По прибытии в дом Дракула сразу же отправился в свою занавешенную шторами комнату. Ее отец выглядел чрезвычайно изнуренным, и Люсиль отправила его спать со стаканом теплого молока. Она опасалась за его здоровье. Тяжелые бессонные дни и ночи, требовавшие от него всех сил и энергии, напряжение, которое он испытывал и которое накладывалось на него из-за той роли, которую он играл в руководстве Сопротивления, были слишком велики для человека его возраста.
Она решила дождаться, пока он не допьет молоко. Она добавила ему в стакан легкое успокоительное. В конце концов, она же дочь врача.
«И кто тут из нас двоих ребенок?», спросил он, почувствовав присутствие в молоке лекарства и с отвращением скривив губы.
«Никто», ответила она. «Просто мы присматриваем друг за другом. Как делают это солдаты и члены семьи».
«Тогда с моей стороны было бы пренебрежением своими обязанностями не предупредить тебя еще раз», устало улыбнулся дочери Ван Хельсинг. «Будь осторожна с ним».
Она ничего не ответила. Поцеловав старика в лоб, она выключила свет и ушла. Он уже храпел до того, как она полностью закрыла дверь.
Внизу, когда она мыла на кухне в раковине стакан, к ней тут же прибежал этот англичанин, который без видимой причины начал копаться в шкафу. Она так устала от его постоянных домогательств. Почему она до сих пор не смогла подавить его неуместную, лишенную всяких оснований пылкую страсть? Ведь она же смогла захлопнуть двери перед носом многих таких же, как он. Из тех, кто от ухаживаний тут же переходят к разговорам о браке после одного-единственного поцелуя, танца или просто подмигивания из другого угла ночного клуба, а на следующий день уже начинают придумывать имена их общим детям. И каждый из этих заблуждавшихся в конце концов прислушивался к голосу разума и переставал за ней таскаться. Ну конечно, некоторые ушли с пересыпанными ругательствами гневными речами, а некоторые присылали ужасно несчастные, убитые горем письма. Но ухаживания, которых она не желала, заканчивались. Но тут…

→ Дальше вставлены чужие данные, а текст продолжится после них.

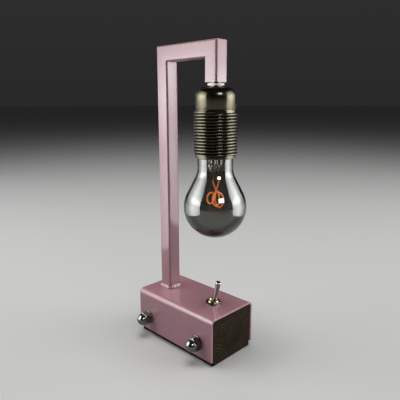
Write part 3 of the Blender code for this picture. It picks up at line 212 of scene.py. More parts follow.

Когда она мыла стакан, она осмотрела Харкера. Новые «полковые» усики никак не могли скрыть его молодость, а на самом деле даже подчеркивали его мальчишескую внешность. Он выглядел как подросток в пьесе школьного театра с тонкой линией, прочерченной карандашом для век над верхней губой. Веки его опускались к внешним уголкам, небольшой монголоидной складкой, что придавало его лицу несколько меланхолический облик. В результате получалось не столько то, что у него был печальный вид, сколько то, что он разделяет вместе с вами вашу печаль.